There was the time 15 years ago when the technical director of my firm flew into LaGuardia on that day to see a big client in the morning, and he was eager to see the famed New York parade. He was British and complained loudly about how the Irish got all the credit for being Europe’s biggest drinkers when it was really the Queen’s subjects who were superior.

Of course, he said it loudly enough that myself and a number of others along the parade route took the bait.

When I finally came to, at the not-so gentle prodding of the train conductor, I had slept through my stop and three others, with no sign of my colleague. We barely made it to the presentation on the following morning, each one of us repeatedly excusing ourselves to dry heave into the well manicured john just outside the conference room.

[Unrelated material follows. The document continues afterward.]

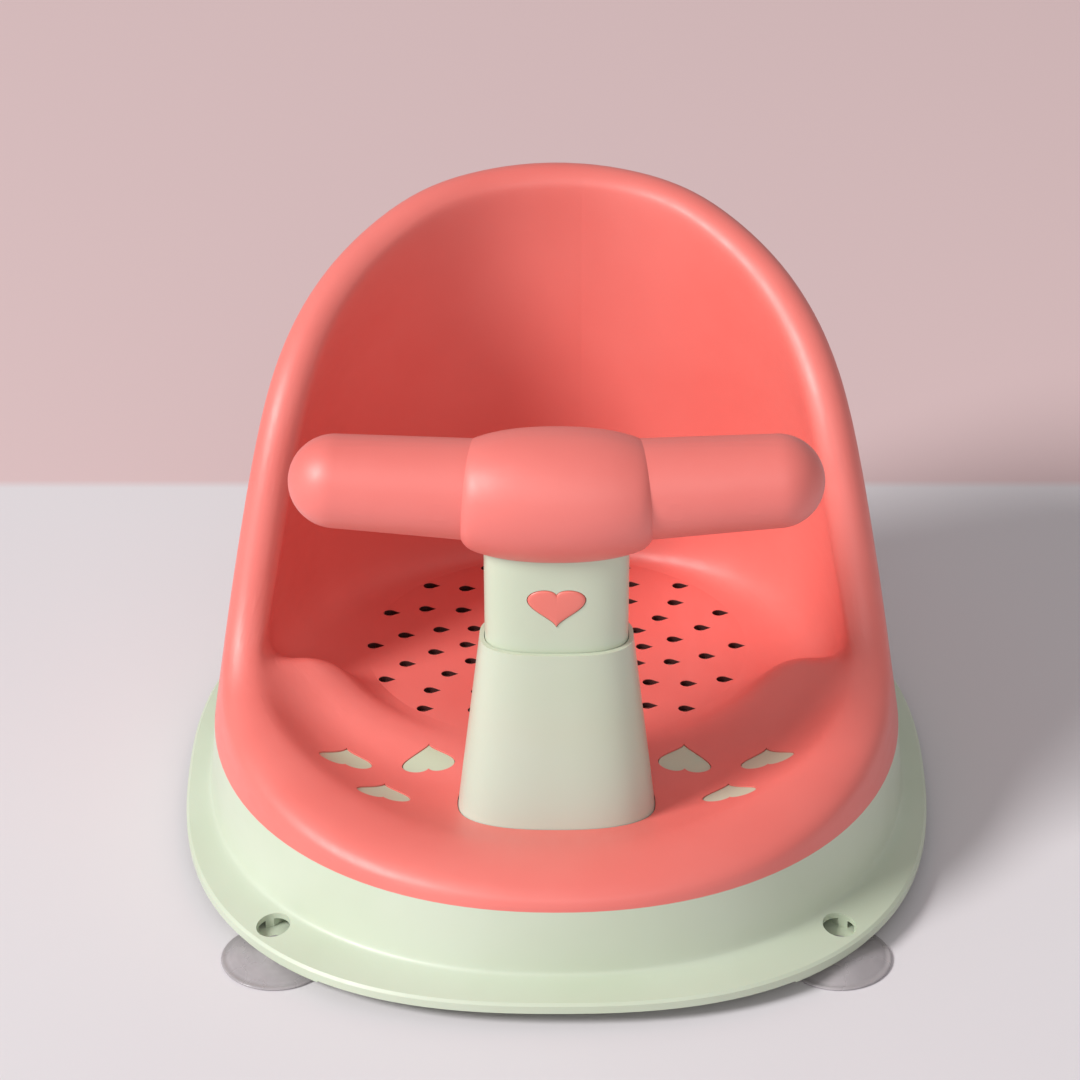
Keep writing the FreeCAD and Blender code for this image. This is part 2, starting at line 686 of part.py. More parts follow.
def make_base_rind():
    edge_top = FLANGE_BOTTOM + FLANGE_EDGE
    bevel_low = edge_top - FLANGE_EDGE_CHAMFER
    slab = skin_solid([rind_ring(0, 0, FLANGE_BOTTOM), rind_ring(0, 0, bevel_low)])
    bevel = skin_solid([rind_ring(0, 0, bevel_low), rind_ring(0, FLANGE_EDGE_CHAMFER, edge_top)])
    body = slab.multiFuse([bevel, skin_solid(rind_sweep(FLANGE_EDGE_CHAMFER, 0, 0))])
    body = body.cut(rind_hollow(RIND_WALL))
    tray_recess = [rind_ring(1, SHOULDER_WIDTH, TRAY_TOP), rind_ring(1, SHOULDER_WIDTH, SEAM_HEIGHT + CUT_OVERRUN)]
    body = body.cut(skin_solid(tray_recess))
    spigot_inset = SEAT_WALL + SPIGOT_GAP
    spigot_top = SEAM_HEIGHT + SPIGOT_HEIGHT
    spigot = skin_solid([
        rind_ring(1, spigot_inset, SEAM_HEIGHT - SPIGOT_GAP),
        rind_ring(1, spigot_inset + SPIGOT_TAPER + SIDE_LEAN_SHARE * SPIGOT_HEIGHT, spigot_top),
    ])
    spigot = spigot.cut(skin_solid([
        rind_ring(1, SHOULDER_WIDTH, SEAM_HEIGHT - CUT_OVERRUN),
        rind_ring(1, SHOULDER_WIDTH, spigot_top + CUT_OVERRUN),
    ]))
    inside = rind_hollow(RIND_WALL / 2)
    fittings = []
    for share in TRAY_RIB_PLACE_SHARES:
        y = share * SEAT_HALF_DEPTH
        low = V(-SEAT_HALF_WIDTH, y - TRAY_RIB_THICKNESS / 2, tray_bottom() - TRAY_RIB_DEPTH)
        high = V(SEAT_HALF_WIDTH, y + TRAY_RIB_THICKNESS / 2, tray_bottom())
        fittings.append(box(low, high))
    for x, y in cup_places():
        fittings.append(cylinder(LUG_RADIUS, V(x, y, LUG_BOTTOM), UP * LUG_THICKNESS))
        fittings.extend(gussets(x, y))
    fittings = [fitting.common(inside) for fitting in fittings]
    body = body.multiFuse([spigot] + fittings)
    return without(body, rind_openings())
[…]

The story of how a good friend extricated me from the prying paws of an Irish drag queen who called herself Lady “Gay-lick” outside Pat O’Brien’s in the French Quarter in New Orleans is something I’ll leave to your able imaginations.

My decadent behavior during those years certainly didn’t help my mother’s efforts to improve our national image. She would faithfully write to the Hallmark card company every year in protest over the betrayal of the Irish as drunks in their green greetings.

Though I thought she was stark raving mad at the time, my view of our holiday is more in line with my mother’s nowadays. Sure, I’ll still hoist a pint or two, but my first stop is now a church, where I reflect on the saint that was captured and carried off as a slave to Ireland in his teens.

After remaining captive for six years as a herdsman his faith grew daily, and when he escaped back to Roman Britain, he recalls a haunting vision.

“I saw a man coming, as it were from Ireland,” he wrote. “His name was Victoricus, and he carried many letters, and he gave me one of them.

“I read the heading: ‘The Voice of the Irish.’ As I began the letter, I imagined in that moment that I heard the voice of those very people who were near the wood of Foclut, which is beside the western sea -- and they cried out, as with one voice, ‘We appeal to you, holy servant boy, to come and walk among us.’”

Is it any wonder that Patrick is our patron saint? His lesson is one that many Irish and Irish Americans here in the States can identify with -- you may leave Ireland but Ireland never leaves you.

Sister Regina knew that, and when I am in church on the morning this St. Patrick’s Day, I will light a candle and thank that nun for watching over my wretched soul and for instilling a sense of Irish pride in my formative years.